La rentrée est également sociale. Que pensez-vous du projet de Kris Peeters visant à annualiser le temps de travail ?
On ne peut mener une politique qui, pas à pas, valide les thèses d’un seul côté, celui des employeurs, en faisant fi de l’existence d’un autre camp. C’est un problème fondamental. Actuellement, les dérogations en termes de temps de travail sont discutées de manière paritaire par les partenaires sociaux. Vous savez, les syndicats sont à même d’entendre qu’il existe des facteurs, au sein d’une entreprise, qui justifient une adaptation du temps de travail. Or ici, le projet de Kris Peeters fait disparaître l’élément de négociation et permet à l’employeur de l’imposer. Derrière les réformes structurelles portées par le gouvernement se cache une volonté d’affaiblir la concertation et, ce faisant, les syndicats. Notamment parce qu’il existe, au sein de l’exécutif, une composante pour qui toutes les organisations intermédiaires sont inutiles.

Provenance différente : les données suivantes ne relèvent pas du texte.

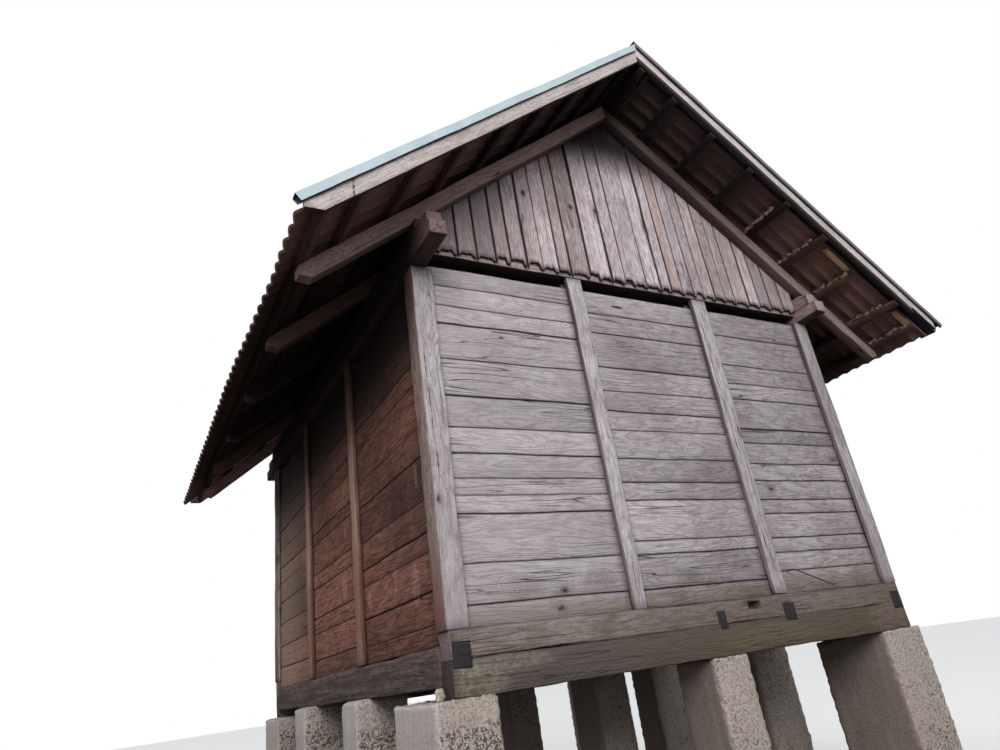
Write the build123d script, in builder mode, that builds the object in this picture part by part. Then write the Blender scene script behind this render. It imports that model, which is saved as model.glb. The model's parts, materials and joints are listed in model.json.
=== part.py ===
from build123d import *
from math import cos, floor, radians, sin, sqrt, tan
import os

os.makedirs("parts", exist_ok=True)

# Overall building. X runs across the gable, Y from the front gable to the back one,
# Z up from the foot of the piers, with the origin under the middle of the house.
house_width = 3100
house_length = 3560
pier_height = 1000
roof_pitch = 38.86

# Double sills, side sills and joists with through tenons
lower_sill_height = 150
upper_sill_height = 116
sill_depth = 115
sill_end_inset = 12
side_sill_height = 166
side_sill_width = 125
side_tenon_width = 89
side_tenon_height = 104
side_tenon_shoulder = 18
joist_centres = (8, 522)
joist_widths = (90, 100)
joist_tenon_widths = (58, 87)
joist_height = 120
joist_tenon_height = 90
sill_top_above_joists = 50
empty_mortise_x = 262
empty_mortise_width = 91
empty_mortise_height = 41
empty_mortise_depth = 60
empty_mortise_below_top = 20

# Floor
floor_thickness = 40

# Posts, studs and plank panels
corner_post_depth = 115
corner_post_foot_width = 106
corner_post_head_width = 122
corner_post_heights = (1809, 1851)
front_stud_offsets = (-501, 498)
front_stud_foot_widths = (78, 97)
front_stud_head_widths = (109, 123)
front_stud_depth = 115
side_stud_width = 110
side_stud_depth = 100
plank_thickness = 38
front_recess = 30
side_recess = 25
tongue = 20
air_slot = 36

# Tie beams and wall plates. Pairs of values are for the left and the right side of the house,
# because the right plate lies higher and the right verge is made up further.
tie_underside_above_sills = 1900
tie_height = 110
tie_depth = 110
plate_width = 96
plate_proud = 10
lower_plate_height = 84
plate_top_above_sills = 2031
plate_overhangs = (303, 190)
upper_plate_overhangs = (256, 145)
upper_plate_worn_depths = (57, 14)
upper_plate_worn_lengths = (150, 50)

# Roof timbers
gable_board_thickness = 20
gable_board_drop = 14
rafter_depth = 89
rafter_thickness = 70
rafter_pairs = 6
rafter_tail = 600
rafter_tail_cut = 53
rafter_tail_step = 44
rafter_tail_nick = 22
seat_bite = 20
batten_thickness = 40
batten_width = 50
batten_gauge = 355
eave_course = 235
eave_batten = 2720
ridge_batten = 60
verge_overhang = 499
barge_thickness = 25
barge_widths = (100, 92)
barge_drops = (5, -14)
barge_ends = (2216, 2256)
left_barge_foot_cut = 86
right_barge_step_at = 2055
right_barge_step = 45

# Roof covering
roll_pitch = 97.5
tile_thickness = 14
tile_roll_height = 24
tile_slope_length = 2860
tile_verge_gaps = (6, 44)
roll_foot_share = 0.1
roll_crest_share = 0.3
ridge_tile_radius = 130
ridge_tile_sink = 100
ridge_tile_thickness = 16
flashing_sheet = 2
flashing_standoff = 14
flashing_lips = (42, 30)
flashing_top_width = 46
flashing_tops = (110, 134)
flashing_lengths = (2807, 2880)
flashing_ridge_gap = 2
apron_width = 104
apron_below_ridge_tiles = 8

# Piers, given as the X of each pier's middle, its width and the depth of its end rows
pier_centres = (-1483.5, -2, 1443)
pier_widths = (291, 258, 377)
end_pier_depths = (500, 292, 500)
middle_pier_depth = 290
pier_chamfer = 14

# Derived levels and places
half_width = house_width / 2
half_length = house_length / 2
front_face = -half_length
sill_bottom = pier_height
sill_split = sill_bottom + lower_sill_height
sill_top = sill_split + upper_sill_height
joist_top = sill_top - sill_top_above_joists
side_sill_bottom = joist_top - side_sill_height
tie_underside = sill_top + tie_underside_above_sills
plate_undersides = [sill_top + height for height in corner_post_heights]
plate_splits = [underside + lower_plate_height for underside in plate_undersides]
plate_top = sill_top + plate_top_above_sills
plate_inner = half_width + plate_proud - plate_width
front_panel_top = tie_underside - air_slot
side_panel_tops = [underside - air_slot for underside in plate_undersides]
stud_pitch = (house_length - corner_post_depth) / 3
side_stud_y = stud_pitch / 2
pitch = radians(roof_pitch)
rafter_under_apex = plate_top - seat_bite + half_width * tan(pitch)
roof_apex = rafter_under_apex + rafter_depth / cos(pitch)
board_face = front_face - gable_board_thickness
gable_board_bottom = tie_underside + gable_board_drop
verge_face = front_face - verge_overhang

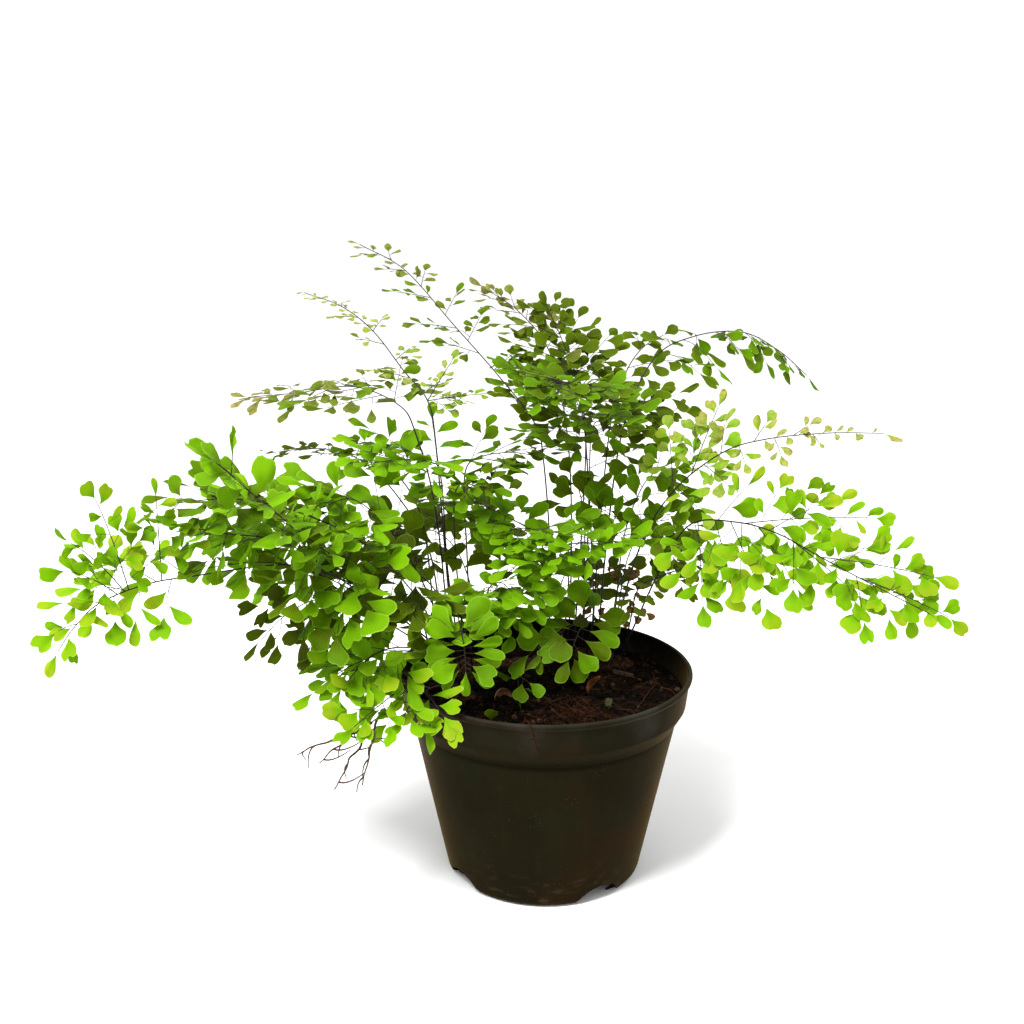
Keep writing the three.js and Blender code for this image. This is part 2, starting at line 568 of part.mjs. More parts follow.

Les travailleurs ne pourraient-ils pas bénéficier, eux aussi, d’une plus grande flexibilité ?
L’important est de baliser la réforme et de placer des garde-fous. La concertation est ce qui permet d’avoir des relations sociales plus apaisées. Si les syndicats sont exclus de la discussion, toutes les dérives deviennent possibles. En opposant sans cesse les uns aux autres, le gouvernement joue la division et nous mène vers une société plus conflictuelle.